Material provided:

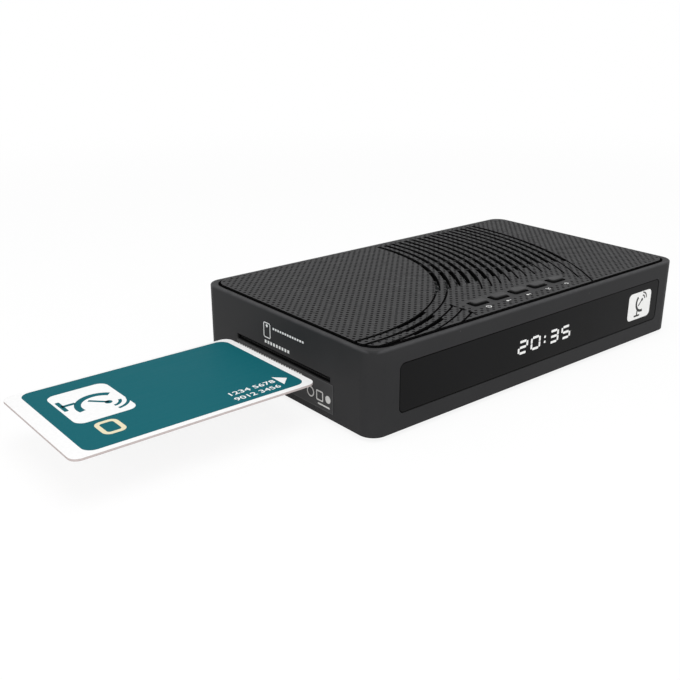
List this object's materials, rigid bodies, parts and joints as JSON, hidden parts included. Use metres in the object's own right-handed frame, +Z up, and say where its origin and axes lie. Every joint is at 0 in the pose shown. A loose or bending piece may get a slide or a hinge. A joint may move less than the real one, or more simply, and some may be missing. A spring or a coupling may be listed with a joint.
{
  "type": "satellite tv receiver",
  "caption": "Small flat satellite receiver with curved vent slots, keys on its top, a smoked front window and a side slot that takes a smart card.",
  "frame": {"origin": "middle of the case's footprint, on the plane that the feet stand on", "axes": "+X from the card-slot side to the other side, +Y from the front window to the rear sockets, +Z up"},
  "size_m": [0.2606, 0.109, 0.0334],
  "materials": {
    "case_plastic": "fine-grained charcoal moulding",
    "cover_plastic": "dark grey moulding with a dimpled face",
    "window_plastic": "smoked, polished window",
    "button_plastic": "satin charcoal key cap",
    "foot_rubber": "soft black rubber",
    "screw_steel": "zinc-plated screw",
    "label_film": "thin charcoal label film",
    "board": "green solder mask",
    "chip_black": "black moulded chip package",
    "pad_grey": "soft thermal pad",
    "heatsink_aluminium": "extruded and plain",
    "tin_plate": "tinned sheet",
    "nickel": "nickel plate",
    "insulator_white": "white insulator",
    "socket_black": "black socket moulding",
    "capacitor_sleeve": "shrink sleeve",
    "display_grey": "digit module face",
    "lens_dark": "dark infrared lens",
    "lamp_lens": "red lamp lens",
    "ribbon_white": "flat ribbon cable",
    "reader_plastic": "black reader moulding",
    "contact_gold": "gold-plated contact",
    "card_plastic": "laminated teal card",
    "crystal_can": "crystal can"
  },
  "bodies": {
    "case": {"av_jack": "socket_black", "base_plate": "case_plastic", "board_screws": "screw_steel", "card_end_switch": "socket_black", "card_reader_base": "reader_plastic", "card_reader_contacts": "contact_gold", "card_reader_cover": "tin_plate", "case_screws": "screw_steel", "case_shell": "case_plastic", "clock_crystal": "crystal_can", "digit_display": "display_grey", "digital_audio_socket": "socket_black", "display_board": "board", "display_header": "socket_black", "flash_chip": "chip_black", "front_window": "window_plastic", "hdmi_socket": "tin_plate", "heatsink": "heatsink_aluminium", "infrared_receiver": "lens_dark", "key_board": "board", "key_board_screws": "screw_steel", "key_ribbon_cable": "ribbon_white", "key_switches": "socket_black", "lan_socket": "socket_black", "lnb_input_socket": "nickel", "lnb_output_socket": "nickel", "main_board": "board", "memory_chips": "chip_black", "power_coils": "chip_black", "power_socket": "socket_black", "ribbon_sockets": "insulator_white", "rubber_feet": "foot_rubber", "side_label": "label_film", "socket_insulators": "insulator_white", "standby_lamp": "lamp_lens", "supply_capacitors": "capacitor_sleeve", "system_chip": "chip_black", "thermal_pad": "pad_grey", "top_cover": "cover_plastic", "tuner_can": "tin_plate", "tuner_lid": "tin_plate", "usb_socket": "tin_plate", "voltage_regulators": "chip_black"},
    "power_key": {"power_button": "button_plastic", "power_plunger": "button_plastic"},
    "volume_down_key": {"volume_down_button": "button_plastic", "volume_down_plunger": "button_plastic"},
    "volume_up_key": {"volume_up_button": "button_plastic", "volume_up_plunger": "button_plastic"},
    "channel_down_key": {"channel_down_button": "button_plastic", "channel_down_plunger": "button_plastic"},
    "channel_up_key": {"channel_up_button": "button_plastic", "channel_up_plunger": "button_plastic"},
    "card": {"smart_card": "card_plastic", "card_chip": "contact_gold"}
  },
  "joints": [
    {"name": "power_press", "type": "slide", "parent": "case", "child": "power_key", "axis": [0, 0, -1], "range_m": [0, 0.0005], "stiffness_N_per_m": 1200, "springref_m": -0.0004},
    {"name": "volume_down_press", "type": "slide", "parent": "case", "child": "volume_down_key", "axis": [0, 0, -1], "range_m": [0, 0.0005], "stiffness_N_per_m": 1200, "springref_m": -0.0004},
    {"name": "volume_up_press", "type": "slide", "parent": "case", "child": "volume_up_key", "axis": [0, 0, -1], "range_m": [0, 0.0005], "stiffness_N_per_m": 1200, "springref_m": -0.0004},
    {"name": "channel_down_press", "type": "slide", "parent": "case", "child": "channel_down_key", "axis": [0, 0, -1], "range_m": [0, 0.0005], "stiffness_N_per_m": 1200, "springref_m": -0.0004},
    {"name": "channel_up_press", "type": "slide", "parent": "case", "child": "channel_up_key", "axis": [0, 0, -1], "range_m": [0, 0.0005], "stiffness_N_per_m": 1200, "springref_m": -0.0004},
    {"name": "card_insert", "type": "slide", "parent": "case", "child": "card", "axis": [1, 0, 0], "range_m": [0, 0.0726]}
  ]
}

What you need to do: Nothing in the data may differ; print all of it exactly as written.

Written response:
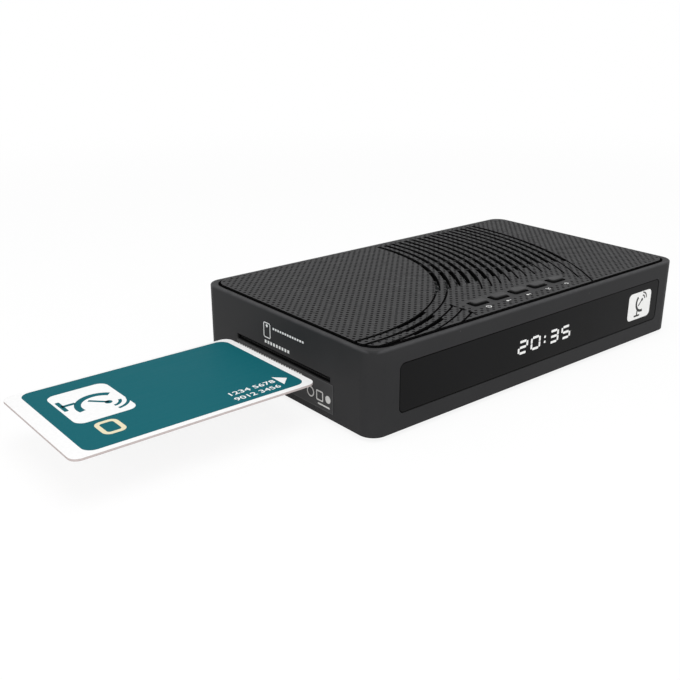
List this object's materials, rigid bodies, parts and joints as JSON, hidden parts included. Use metres in the object's own right-handed frame, +Z up, and say where its origin and axes lie. Every joint is at 0 in the pose shown. A loose or bending piece may get a slide or a hinge. A joint may move less than the real one, or more simply, and some may be missing. A spring or a coupling may be listed with a joint.
{
  "type": "satellite tv receiver",
  "caption": "Small flat satellite receiver with curved vent slots, keys on its top, a smoked front window and a side slot that takes a smart card.",
  "frame": {"origin": "middle of the case's footprint, on the plane that the feet stand on", "axes": "+X from the card-slot side to the other side, +Y from the front window to the rear sockets, +Z up"},
  "size_m": [0.2606, 0.109, 0.0334],
  "materials": {
    "case_plastic": "fine-grained charcoal moulding",
    "cover_plastic": "dark grey moulding with a dimpled face",
    "window_plastic": "smoked, polished window",
    "button_plastic": "satin charcoal key cap",
    "foot_rubber": "soft black rubber",
    "screw_steel": "zinc-plated screw",
    "label_film": "thin charcoal label film",
    "board": "green solder mask",
    "chip_black": "black moulded chip package",
    "pad_grey": "soft thermal pad",
    "heatsink_aluminium": "extruded and plain",
    "tin_plate": "tinned sheet",
    "nickel": "nickel plate",
    "insulator_white": "white insulator",
    "socket_black": "black socket moulding",
    "capacitor_sleeve": "shrink sleeve",
    "display_grey": "digit module face",
    "lens_dark": "dark infrared lens",
    "lamp_lens": "red lamp lens",
    "ribbon_white": "flat ribbon cable",
    "reader_plastic": "black reader moulding",
    "contact_gold": "gold-plated contact",
    "card_plastic": "laminated teal card",
    "crystal_can": "crystal can"
  },
  "bodies": {
    "case": {"av_jack": "socket_black", "base_plate": "case_plastic", "board_screws": "screw_steel", "card_end_switch": "socket_black", "card_reader_base": "reader_plastic", "card_reader_contacts": "contact_gold", "card_reader_cover": "tin_plate", "case_screws": "screw_steel", "case_shell": "case_plastic", "clock_crystal": "crystal_can", "digit_display": "display_grey", "digital_audio_socket": "socket_black", "display_board": "board", "display_header": "socket_black", "flash_chip": "chip_black", "front_window": "window_plastic", "hdmi_socket": "tin_plate", "heatsink": "heatsink_aluminium", "infrared_receiver": "lens_dark", "key_board": "board", "key_board_screws": "screw_steel", "key_ribbon_cable": "ribbon_white", "key_switches": "socket_black", "lan_socket": "socket_black", "lnb_input_socket": "nickel", "lnb_output_socket": "nickel", "main_board": "board", "memory_chips": "chip_black", "power_coils": "chip_black", "power_socket": "socket_black", "ribbon_sockets": "insulator_white", "rubber_feet": "foot_rubber", "side_label": "label_film", "socket_insulators": "insulator_white", "standby_lamp": "lamp_lens", "supply_capacitors": "capacitor_sleeve", "system_chip": "chip_black", "thermal_pad": "pad_grey", "top_cover": "cover_plastic", "tuner_can": "tin_plate", "tuner_lid": "tin_plate", "usb_socket": "tin_plate", "voltage_regulators": "chip_black"},
    "power_key": {"power_button": "button_plastic", "power_plunger": "button_plastic"},
    "volume_down_key": {"volume_down_button": "button_plastic", "volume_down_plunger": "button_plastic"},
    "volume_up_key": {"volume_up_button": "button_plastic", "volume_up_plunger": "button_plastic"},
    "channel_down_key": {"channel_down_button": "button_plastic", "channel_down_plunger": "button_plastic"},
    "channel_up_key": {"channel_up_button": "button_plastic", "channel_up_plunger": "button_plastic"},
    "card": {"smart_card": "card_plastic", "card_chip": "contact_gold"}
  },
  "joints": [
    {"name": "power_press", "type": "slide", "parent": "case", "child": "power_key", "axis": [0, 0, -1], "range_m": [0, 0.0005], "stiffness_N_per_m": 1200, "springref_m": -0.0004},
    {"name": "volume_down_press", "type": "slide", "parent": "case", "child": "volume_down_key", "axis": [0, 0, -1], "range_m": [0, 0.0005], "stiffness_N_per_m": 1200, "springref_m": -0.0004},
    {"name": "volume_up_press", "type": "slide", "parent": "case", "child": "volume_up_key", "axis": [0, 0, -1], "range_m": [0, 0.0005], "stiffness_N_per_m": 1200, "springref_m": -0.0004},
    {"name": "channel_down_press", "type": "slide", "parent": "case", "child": "channel_down_key", "axis": [0, 0, -1], "range_m": [0, 0.0005], "stiffness_N_per_m": 1200, "springref_m": -0.0004},
    {"name": "channel_up_press", "type": "slide", "parent": "case", "child": "channel_up_key", "axis": [0, 0, -1], "range_m": [0, 0.0005], "stiffness_N_per_m": 1200, "springref_m": -0.0004},
    {"name": "card_insert", "type": "slide", "parent": "case", "child": "card", "axis": [1, 0, 0], "range_m": [0, 0.0726]}
  ]
}